Finding and Correcting the Run-time Error
  • Once more, compile your program. It should compile with no errors, and you can run the program (from the DOS prompt). The program runs and asks you for some information. But after reading the information, the program crashes--maybe with that ominous "Illegal operation" message from Windows.

    The phrase "illegal operation" indicates that the program did something that the Windows operating system won't allow. In the case of this program, you might be able to figure out what caused the error by simply examining the program. But other times it's hard to see exactly where an error like this occurs. In such a case, the debugger can help you. The debugger lets you step through the program one line at a time, showing exactly which line is being executed.

    In order to use the debugger, move the cursor to the compile window and start the debugger with the ESC-X gdb command. When you are asked how to run the debugger, indicate that you are running "gdb bugs" and press return. When the degugger starts, go back to the code window and put a breakpoint on the first cout statement of the program.

    Now, back to the debugger window and run the program. The program will run until you reach the breakpoint, which will be highlighted by an arrow to indicate that it is about to be executed. We're ready to execute the program one line at a time. Start by pressing the n key and return. When you press this key, the compiler executes one line of code and highlights the next line. Press return again, and the compiler will execute the n-command again. Each time you press return, the debugger executes the highlighted statement and moves to the next line of your program. For example, when you execute a cout statement, the message will appear in the gdb window. When you execute a cin statement, the debugger waits for you to type the input before continuing. Warning: It is tempting to type the input when a prompt appears such as "How tall is your right triangle in inches?" But don't! That prompt appeared from the cout statement. You must wait until the cin statement is executed before you type any input.

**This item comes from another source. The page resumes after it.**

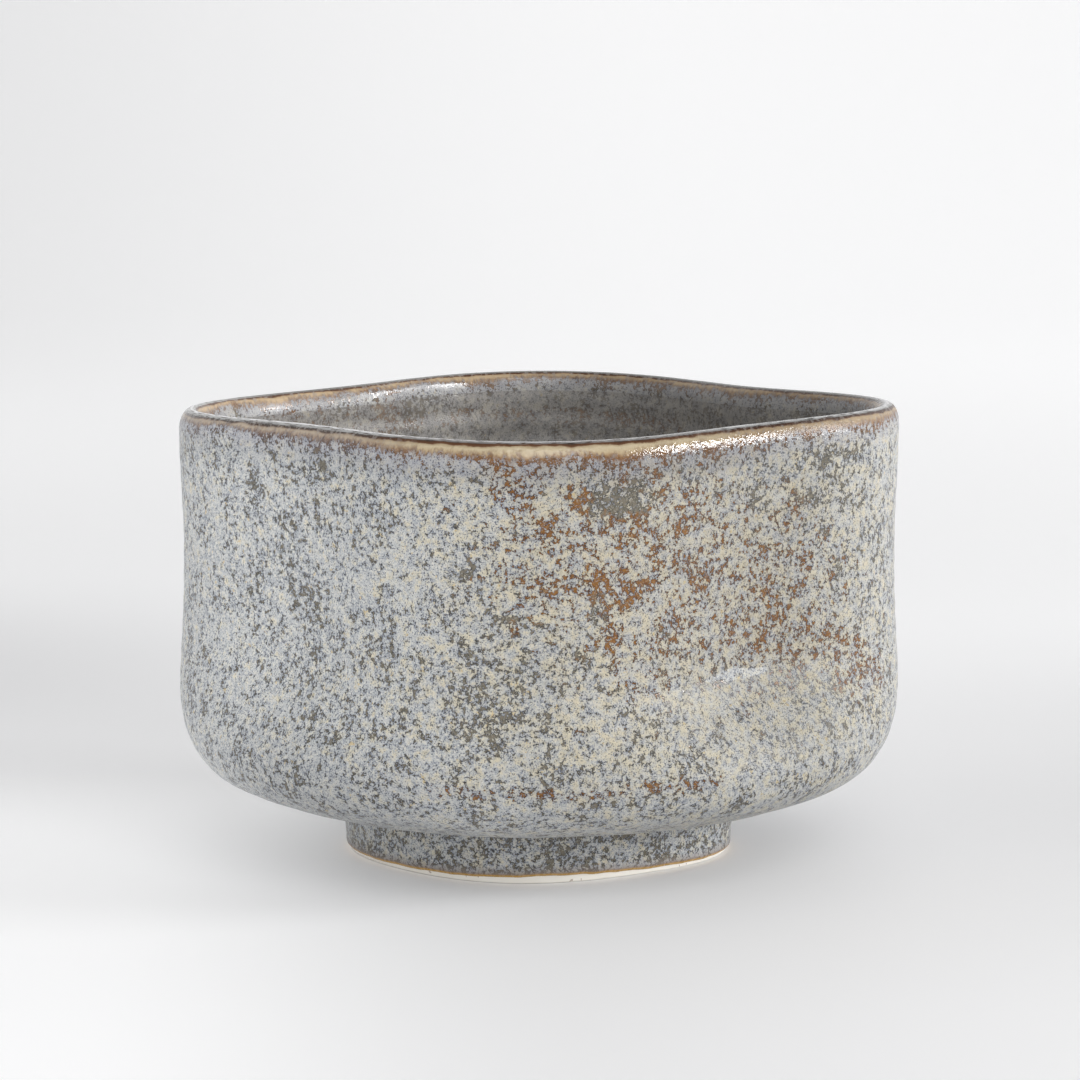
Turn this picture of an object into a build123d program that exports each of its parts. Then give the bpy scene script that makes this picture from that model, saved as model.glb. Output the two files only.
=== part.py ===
from build123d import *
import os
from math import cos, radians, sin

# A hand-shaped tea bowl: a half-cylinder body whose round lower part grows
# into a softly four-cornered mouth, on a low foot ring, under a thin glaze.
# Millimetres and degrees. +X is right, -Y is the front, +Z is up, and the
# origin is on the table under the middle of the mouth.

# Driving dimensions of the bowl.
corner_radius = 60.0  # glazed outside of the mouth, axis to corner
lip_height = 75.4  # table to the top of the lip
lip_thickness = 4.0  # glazed lip, side to side
glaze = 0.4  # thickness of every glaze coat
side_pinch = 9.0  # how far the sides are drawn in from the corners
corner_turn = -4.0  # turn of the four corners about the axis
pinch_start = 15.0  # height where the round bottom begins to square off
pinch_full = 38.0  # height from which the body is fully squared
oval = 0.55  # hand-made unevenness of the outline, two-way and three-way
oval_turn = 27.0
skew = 0.8
skew_turn = -31.0
mouth_tilt = 0.68  # the mouth leans up towards its front right
mouth_tilt_turn = -53.0
body_base = 10.4  # table to the clay underside of the body
base_radius = 33.6  # flat clay disc over the foot ring
floor_height = 15.0  # table to the glazed floor inside
floor_radius = 22.0  # flat middle of that floor
band_depth = 3.2  # tan lip band, measured down from the top of the lip

# Driving dimensions of the foot ring.
foot_profile = [(31.4, 0.0), (32.1, 1.2), (32.5, 2.8), (32.8, 5.2), (32.9, body_base)]
foot_pinch = 2.6
foot_turn = -6.0
foot_hole_radius = 24.2  # at the table
foot_hole_taper = 4.0  # the hole narrows upwards
bare_strip = 1.1  # clay left bare above the table, outside and inside

# How closely the lofts follow the shape.
points_round = 32
lip_steps = 5
first_step = 1.2  # spacing of the levels next to the lip
step_growth = 1.25
widest_step = 5.0

lip_radius = lip_thickness / 2
lip_spring = lip_height - lip_radius
lip_centre = corner_radius - lip_radius


def smooth_step(value, start, end):
    share = min(max((value - start) / (end - start), 0.0), 1.0)
    return share * share * (3 - 2 * share)


def uneven_outline(radius, pinch, turn, squared):
    """A closed outline that runs from round, squared 0, to four-cornered, 1."""
    points = []
    for number in range(points_round):
        angle = number * 360 / points_round
        change = oval * cos(radians(2 * (angle - oval_turn)))
        change += skew * cos(radians(3 * (angle - skew_turn)))
        change -= pinch / 2 * (1 - cos(radians(4 * (angle - turn))))
        reach = radius + squared * change
        points.append((reach * cos(radians(angle)), reach * sin(radians(angle))))
    shares = [number / points_round for number in range(points_round + 1)]
    return Edge.make_spline(points, periodic=True, parameters=shares)


def leaning_plane(height, squared):
    """The plane of one level, which leans as the body squares off."""
    slope = squared * sin(radians(mouth_tilt))
    lean_x = slope * cos(radians(mouth_tilt_turn))
    lean_y = slope * sin(radians(mouth_tilt_turn))
    return Plane(origin=(0, 0, height), x_dir=(1, 0, lean_x), z_dir=(-lean_x, -lean_y, 1))


def bowl_level(radius, height):
    squared = smooth_step(height, pinch_start, pinch_full)
    with BuildSketch(leaning_plane(height, squared)) as level:
        with BuildLine():
            add(uneven_outline(radius, side_pinch, corner_turn, squared))
        make_face()
    return level.sketch


def foot_level(radius, height):
    with BuildSketch(Plane.XY.offset(height)) as level:
        with BuildLine():
            add(uneven_outline(radius, foot_pinch, foot_turn, 1.0))
        make_face()
    return level.sketch


def graded_shares(length):
    """Places along a wall, as shares of it, close near the lip and wider away."""
    places = [0.0]
    step = first_step
    while places[-1] < length:
        places.append(places[-1] + step)
        step = min(step * step_growth, widest_step)
    return [place / places[-1] for place in places]


def set_in(edge, share, inset):
    """The radius and height at a place on the profile, set in from the surface."""
    place = edge @ share
    along = edge % share
    return place.X - inset * along.Y, place.Y + inset * along.X


def bowl_profile(inset):
    """Levels up the outside, over the lip and down the inside to the floor."""
    with BuildLine():
        outside = Spline(
            (base_radius + glaze, body_base - glaze),
            (47.0, 11.6),
            (55.9, 15.6),
            (59.2, 20.5),
            (60.2, 34.0),
            (59.5, 58.0),
            (corner_radius, lip_spring),
            tangents=[(1, 0), (0, 1)],
        )
        inside = Spline(
            (corner_radius - lip_thickness, lip_spring),
            (55.4, 58.0),
            (55.8, 36.0),
            (53.0, 24.0),
            (45.0, 18.0),
            (floor_radius, floor_height),
            tangents=[(0, -1), (-1, 0)],
        )
    levels = [set_in(outside, 1 - share, inset) for share in reversed(graded_shares(outside.length))]
    reach = lip_radius - inset
    for number in range(1, lip_steps):
        angle = radians(180 * number / lip_steps)
        levels.append((lip_centre + reach * cos(angle), lip_spring + reach * sin(angle)))
    levels += [set_in(inside, share, inset) for share in graded_shares(inside.length)]
    return levels


# The thrown clay wall and floor.
with BuildPart() as bowl_body:
    loft([bowl_level(radius, height) for radius, height in bowl_profile(glaze)])

# The same shape with its glaze on, which every coat of the bowl is cut from.
with BuildPart() as glazed_bowl:
    loft([bowl_level(radius, height) for radius, height in bowl_profile(0.0)])

# The foot ring: a slightly four-cornered block, hollowed on the wheel.
with BuildPart() as foot_block:
    loft([foot_level(radius, height) for radius, height in foot_profile])

with BuildPart() as foot_hollow:
    with BuildSketch(Plane.XY):
        Circle(foot_hole_radius)
    extrude(amount=body_base, taper=foot_hole_taper)

with BuildPart() as foot_ring:
    add(foot_block)
    add(foot_hollow, mode=Mode.SUBTRACT)

# The glaze over the whole bowl, parted under the lip into three coats.
with BuildPart() as bowl_coat:
    add(glazed_bowl)
    add(bowl_body, mode=Mode.SUBTRACT)
    add(foot_block, mode=Mode.SUBTRACT)

band_plane = leaning_plane(lip_height - band_depth, 1.0)

with BuildPart() as lip_glaze:
    add(bowl_coat)
    split(bisect_by=band_plane, keep=Keep.TOP)

with BuildPart() as wall_coats:
    add(bowl_coat)
    split(bisect_by=band_plane, keep=Keep.BOTTOM)

with BuildPart() as outer_glaze:
    add(wall_coats.solids().sort_by(SortBy.VOLUME)[-1])

with BuildPart() as inner_glaze:
    add(wall_coats.solids().sort_by(SortBy.VOLUME)[-2])

# The glaze outside the foot ring stops short of the table.
with BuildPart() as foot_glaze:
    loft([foot_level(radius + glaze, height) for radius, height in foot_profile])
    split(bisect_by=Plane.XY.offset(bare_strip), keep=Keep.TOP)
    split(bisect_by=Plane.XY.offset(body_base - glaze), keep=Keep.BOTTOM)
    add(foot_block, mode=Mode.SUBTRACT)

# The glaze in the well of the foot: its wall and the underside above it.
with BuildPart() as foot_well_glaze:
    add(foot_hollow)
    split(bisect_by=Plane.XY.offset(bare_strip), keep=Keep.TOP)
    with BuildSketch(Plane.XY):
        Circle(foot_hole_radius - glaze)
    extrude(amount=body_base - glaze, taper=foot_hole_taper, mode=Mode.SUBTRACT)

os.makedirs("parts", exist_ok=True)

bowl_body.part.label = "bowl_body"
foot_ring.part.label = "foot_ring"
outer_glaze.part.label = "outer_glaze"
lip_glaze.part.label = "lip_glaze"
inner_glaze.part.label = "inner_glaze"
foot_glaze.part.label = "foot_glaze"
foot_well_glaze.part.label = "foot_well_glaze"

export_step(bowl_body.part, "parts/bowl_body.step")
export_step(foot_ring.part, "parts/foot_ring.step")
export_step(outer_glaze.part, "parts/outer_glaze.step")
export_step(lip_glaze.part, "parts/lip_glaze.step")
export_step(inner_glaze.part, "parts/inner_glaze.step")
export_step(foot_glaze.part, "parts/foot_glaze.step")
export_step(foot_well_glaze.part, "parts/foot_well_glaze.step")
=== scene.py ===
import math
import bpy
import numpy as np
from mathutils import Euler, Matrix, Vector, noise


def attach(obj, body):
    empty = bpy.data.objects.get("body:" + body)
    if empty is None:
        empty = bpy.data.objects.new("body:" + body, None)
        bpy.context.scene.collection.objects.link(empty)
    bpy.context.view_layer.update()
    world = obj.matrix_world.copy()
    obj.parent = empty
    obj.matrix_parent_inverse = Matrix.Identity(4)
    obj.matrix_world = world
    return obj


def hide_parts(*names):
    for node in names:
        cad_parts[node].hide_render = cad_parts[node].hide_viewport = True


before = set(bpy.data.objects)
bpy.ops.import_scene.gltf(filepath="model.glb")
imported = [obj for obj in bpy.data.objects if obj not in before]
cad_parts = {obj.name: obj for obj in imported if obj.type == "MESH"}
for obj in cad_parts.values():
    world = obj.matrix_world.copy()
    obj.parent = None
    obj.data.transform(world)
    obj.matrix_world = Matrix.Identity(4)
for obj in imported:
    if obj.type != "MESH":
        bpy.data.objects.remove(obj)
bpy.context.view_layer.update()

# A hand-shaped tea bowl. Shapes are worked out in millimetres, like the CAD, and become
# metres when a mesh is made. Angles are degrees: -90 is the front and 0 the right.
MM = 0.001

# Driving dimensions, as in the CAD, but for a foot that is slightly slimmer at its top.
CORNER_RADIUS = 60.0
LIP_HEIGHT = 75.4
LIP_THICKNESS = 4.0
GLAZE = 0.4
SIDE_PINCH = 9.0
CORNER_TURN = -4.0
PINCH_START, PINCH_FULL = 15.0, 38.0
OVAL, OVAL_TURN = 0.55, 27.0
SKEW, SKEW_TURN = 0.8, -31.0
MOUTH_TILT, MOUTH_TILT_TURN = 0.68, -53.0
BODY_BASE, BASE_RADIUS = 10.4, 33.6
FLOOR_HEIGHT, FLOOR_RADIUS = 15.0, 22.0
BAND_DEPTH = 3.2
FOOT_PROFILE = [(31.4, 0.0), (31.8, 1.2), (32.0, 2.8), (32.2, 5.2), (32.2, BODY_BASE)]
FOOT_PINCH, FOOT_TURN = 2.6, -6.0
FOOT_HOLE_RADIUS, FOOT_HOLE_TAPER = 24.2, 4.0
BARE_STRIP = 1.1
FOOT_TOP = BODY_BASE - GLAZE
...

    Keep pressing return, running the program one line at a time. In this example, stop when you reach the line:

    cout << 1/zero << endl;
    Press return one more time to execute this line. The debugger should intercept the illegal operation and print a message about an "exception". This is somewhat useful because you can now see exactly which line caused the error. In this case, the error is a division by zero, which results in an undefined value. Of course, we shouldn't be doing this division at all, so delete the whole line, quit the debugger, return to the code window and recompile. You'll probably still get one warning from the compiler, indicating that the variable "zero" is not used. To fix this warning, go near the top of the main program and delete the declaration of the variable zero. Then recompile and run the program once more. (You have to quit the debugger with the q command before you can recompile.)
Finding and Correcting the Logic Error
  • Finally the program is working. Or is it? There are no syntax or link errors. And there is no run-time error. But look at the answer that the program wrote:
    This is the same as 0 feet.
    That's not right!

    Even if a program compiles and runs without errors, you still must check that the output is correct.

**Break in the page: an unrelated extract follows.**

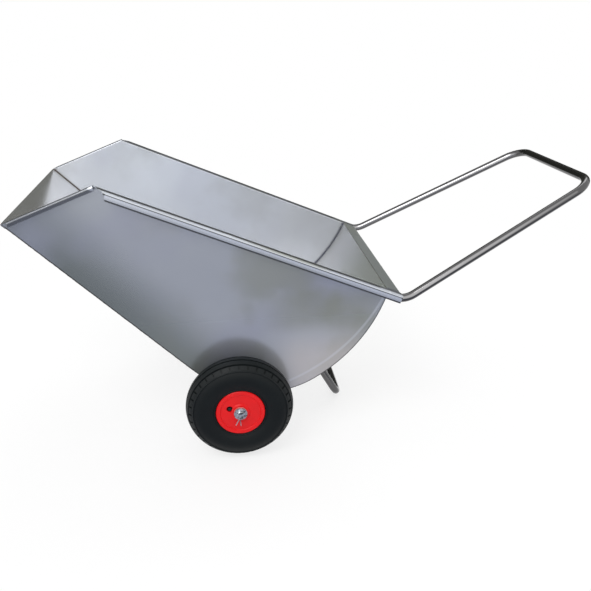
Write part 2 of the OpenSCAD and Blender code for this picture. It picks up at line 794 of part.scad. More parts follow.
// Bent stem from the inner tube through the well to the opening in the rim's face
module valve_stem() {
    color(brass) on_wheel() rotate([0, 0, valve_turn])
        bar_run([[tube_base_r - seat_gap, 0, valve_z], [valve_ring_r, 0, valve_z],
            [valve_ring_r, 0, valve_tip]], [0, valve_elbow_r, 0], valve_d / 2);
}
module valve_stem_right() valve_stem();
module valve_stem_left() left() valve_stem();

module valve_cap() {
    color(rubber) on_wheel() rotate([0, 0, valve_turn])
        translate([valve_ring_r, 0, valve_tip - cap_l / 2]) difference() {
            cylinder(h = cap_l, d = valve_d + 2.4);
            translate([0, 0, -over]) cylinder(h = cap_l / 2 + over, d = valve_d + 2 * fit_gap);
        }
}
module valve_cap_right() valve_cap();
module valve_cap_left() left() valve_cap();

side_panel_left();
side_panel_right();
floor_sheet();
handle_tube();
axle();
axle_bracket_left();
axle_bracket_right();
stand_tube();
stand_doubler_left();
stand_doubler_right();
axle_collar_left();
axle_collar_right();
inner_washer_left();
inner_washer_right();
outer_washer_left();
outer_washer_right();
split_pin_left();
split_pin_right();
tyre_left();
tyre_right();
inner_tube_left();
inner_tube_right();
rim_outer_half_left();
rim_outer_half_right();
rim_inner_half_left();
rim_inner_half_right();
rim_screws_left();
rim_screws_right();
outer_hub_bush_left();
outer_hub_bush_right();
inner_hub_bush_left();
inner_hub_bush_right();
valve_stem_left();
valve_stem_right();
valve_cap_left();
valve_cap_right();
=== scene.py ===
"""Finishes, weld beads and a studio for a two-wheeled sheet-steel barrow.

Metres. +X points to the grip bar, +Z up, and the tray is the same on both sides of Y = 0.
"""

import json
import math

import bmesh
import bpy
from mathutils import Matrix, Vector


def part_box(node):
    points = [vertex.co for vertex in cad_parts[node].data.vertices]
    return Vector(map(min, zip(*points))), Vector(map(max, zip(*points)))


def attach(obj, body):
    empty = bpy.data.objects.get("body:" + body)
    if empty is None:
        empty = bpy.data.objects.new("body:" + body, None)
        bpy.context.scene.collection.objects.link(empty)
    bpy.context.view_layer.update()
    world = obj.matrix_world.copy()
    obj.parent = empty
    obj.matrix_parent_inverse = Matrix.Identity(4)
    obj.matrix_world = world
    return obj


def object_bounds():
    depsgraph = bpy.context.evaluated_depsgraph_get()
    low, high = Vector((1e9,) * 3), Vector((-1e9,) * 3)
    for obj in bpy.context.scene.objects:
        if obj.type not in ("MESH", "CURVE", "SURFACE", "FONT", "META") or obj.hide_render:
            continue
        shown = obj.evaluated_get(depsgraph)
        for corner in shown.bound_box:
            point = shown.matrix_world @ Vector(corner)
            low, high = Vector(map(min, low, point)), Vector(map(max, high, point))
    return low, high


bl_info = {
    "name": "Sheet-steel barrow finishes",
    "version": (1, 0, 0),
    "blender": (4, 5, 0),
    "location": "View3D > Sidebar > Barrow",
    "description": "Finishes, weld beads and a studio for a two-wheeled barrow",
    "category": "Object",
}

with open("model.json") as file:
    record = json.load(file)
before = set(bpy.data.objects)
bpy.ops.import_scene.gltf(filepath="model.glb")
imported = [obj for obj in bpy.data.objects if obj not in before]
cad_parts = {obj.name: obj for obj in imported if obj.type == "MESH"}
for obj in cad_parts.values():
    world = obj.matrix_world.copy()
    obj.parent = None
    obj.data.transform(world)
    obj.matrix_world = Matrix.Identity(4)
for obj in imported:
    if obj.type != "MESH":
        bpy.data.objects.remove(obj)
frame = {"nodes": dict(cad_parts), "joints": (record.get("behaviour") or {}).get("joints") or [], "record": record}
CAD_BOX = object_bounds()
NODES = frame["nodes"]
SIDES = ("left", "right")

# The tray's steel, the gap between floor sheet and side panel, and the rear rims' turned-down lips
SHEET = 0.0015
FIT_GAP = 0.0002
LIP_DEPTH = 0.019

# Places read from the frame
AXLE_X, _, AXLE_Z = frame["joints"][0]["pos_m"]
SEAM_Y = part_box("floor_sheet")[1].y
PANEL_Y = SEAM_Y + FIT_GAP + SHEET
PEAK_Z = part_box("side_panel_left")[1].z
RIM_END_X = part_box("side_panel_left")[1].x
PEAK_X = max((v.co.z, v.co.x) for v in NODES["side_panel_left"].data.vertices)[1]
LIP_X = CAD_BOX[0][0]
LIP_Z = min((v.co.x, v.co.z) for v in NODES["floor_sheet"].data.vertices)[1]
RIM_AXIS = Vector(next(m["axis"] for m in frame["record"]["mounts"] if m["name"] == "rim_top_left"))
RIM_FALL = math.atan2(RIM_AXIS.x, RIM_AXIS.z)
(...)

    When a program has incorrect output, you can use the debugger to step through it one line at a time with the variables displayed. Go ahead and do this now, in the same way that you did before with a breakpoint on the first cout statement.

    Start the programming running, and when you reach the breakpoint, you should put displays on the five variables by typing these commands in the gdb window:

        disp height
        disp base
        disp sum_square
        disp hypotenuse
        disp feet
    You'll then see displays of all their current values. At this point, the values of the variables will look strange indeed. They are likely to contain garbage--whatever numbers happen to be in the computer’s memory at the moment. But, soon this will change. To see this change, run through the program, entering the number 30 for both pieces of data. After entering the second peice of data, the highlighted statement will be the assignment statement:
    sum_square = height*height + base*base;
    Execute this highlighted statement, and keep one eye on the variables. The value of sum_square should change to 1800 (if you used 30 for each input number). Then execute the next statement, and the value of hypotenuse will change to about 42. At this point you are about to execute the next assignment statement:
     feet = (1/12) * hypotenuse;
    Now, hypotenuse is around 42, so we would expect feet to be a bit less than 4. So, execute the statement, and oops! Why did feet change to zero?...

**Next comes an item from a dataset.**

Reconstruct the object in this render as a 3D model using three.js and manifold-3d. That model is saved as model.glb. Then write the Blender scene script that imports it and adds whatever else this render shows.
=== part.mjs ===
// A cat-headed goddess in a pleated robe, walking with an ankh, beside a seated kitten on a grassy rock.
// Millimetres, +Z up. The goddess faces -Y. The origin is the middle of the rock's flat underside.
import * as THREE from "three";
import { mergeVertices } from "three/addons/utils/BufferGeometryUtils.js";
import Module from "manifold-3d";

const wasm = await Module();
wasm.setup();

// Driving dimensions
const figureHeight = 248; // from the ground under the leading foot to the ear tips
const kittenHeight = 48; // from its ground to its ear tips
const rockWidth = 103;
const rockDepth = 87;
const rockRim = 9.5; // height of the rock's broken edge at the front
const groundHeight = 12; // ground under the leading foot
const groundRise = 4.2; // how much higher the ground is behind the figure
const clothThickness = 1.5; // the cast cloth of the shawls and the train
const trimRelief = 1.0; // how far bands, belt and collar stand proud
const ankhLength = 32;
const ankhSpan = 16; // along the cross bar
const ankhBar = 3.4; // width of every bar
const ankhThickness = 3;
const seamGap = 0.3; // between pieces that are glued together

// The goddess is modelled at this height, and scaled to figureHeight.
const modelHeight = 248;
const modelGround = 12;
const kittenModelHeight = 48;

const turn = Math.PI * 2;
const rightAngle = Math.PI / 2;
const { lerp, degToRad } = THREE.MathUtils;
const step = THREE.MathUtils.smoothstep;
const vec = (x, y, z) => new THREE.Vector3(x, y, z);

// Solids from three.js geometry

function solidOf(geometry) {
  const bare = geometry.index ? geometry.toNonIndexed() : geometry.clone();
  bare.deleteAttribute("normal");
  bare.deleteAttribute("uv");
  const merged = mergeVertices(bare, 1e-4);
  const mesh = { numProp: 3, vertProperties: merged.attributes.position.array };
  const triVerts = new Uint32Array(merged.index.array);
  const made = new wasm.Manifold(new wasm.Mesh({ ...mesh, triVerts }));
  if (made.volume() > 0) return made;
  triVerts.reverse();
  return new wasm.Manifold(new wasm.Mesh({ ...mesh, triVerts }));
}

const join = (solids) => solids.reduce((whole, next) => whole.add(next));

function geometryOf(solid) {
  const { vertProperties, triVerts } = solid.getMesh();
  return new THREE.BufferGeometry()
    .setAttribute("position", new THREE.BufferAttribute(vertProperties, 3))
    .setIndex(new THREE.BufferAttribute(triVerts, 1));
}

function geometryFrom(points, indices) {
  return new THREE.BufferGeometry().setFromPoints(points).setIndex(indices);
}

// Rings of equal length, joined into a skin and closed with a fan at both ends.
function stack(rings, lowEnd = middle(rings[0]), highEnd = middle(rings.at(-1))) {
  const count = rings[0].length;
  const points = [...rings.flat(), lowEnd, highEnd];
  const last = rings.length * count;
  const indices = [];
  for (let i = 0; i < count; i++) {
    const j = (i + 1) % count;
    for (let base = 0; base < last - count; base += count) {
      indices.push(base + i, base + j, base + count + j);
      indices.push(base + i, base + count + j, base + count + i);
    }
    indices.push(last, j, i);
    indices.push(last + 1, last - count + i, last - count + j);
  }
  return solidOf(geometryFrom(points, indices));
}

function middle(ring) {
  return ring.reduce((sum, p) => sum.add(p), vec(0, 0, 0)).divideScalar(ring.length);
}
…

    The reason for the zero has to do with the factor (1/12) in the arithmetic expression. Remember that when C++ does division with integers, the answer is the quotient, and any remainder is thrown away. So 1/12 is actually zero. Here are two possible ways to fix the assignment statement:

    feet = hypotenuse/12;
    feet = (1.0/12.0) * hypotenuse;
    The first solution works okay because we are not dividing two integers (hypotenuse is a float number). The second line is another way to fix the problem becuase 1.0 and 12.0 are treated as non-integer numbers (the decimal point is enough to make them non-integer).

    Go ahead and make this last correction, and run the program once more.

A Smooth Ending to the Program
    The end of our triangle program contains these lines:
    cout << "Please press the return key to end the program." << endl;
    cin.ignore( ); // Read the return key at the end of the second input
    cin.ignore( ); // Read the return key that’s pressed to end the program
    These statements allow for a more elegant end to the program. The message "Please press the return key to end the program" is printed. Then a function, cin.ignore() is called twice. Each time cin.ignore() is called, a character is read from the keyboard and thrown away. The first ignored character is actually something that was typed long ago: The return key after the second input number. The other ignored character is the return key that is pressed to end the program. So, with our smooth program ending, the message appears and the program then waits for you to press the return key. After you press the return key, the program finally ends.
Copying your File to a Floppy Disk or University Machine
    At this point, you are done with the lab part of this exercise. You can exit the compiler. If you like, you can send yourself a copy of the work by e-mail. Saving the bugs program isn’t too important, but in the future you should save all your work.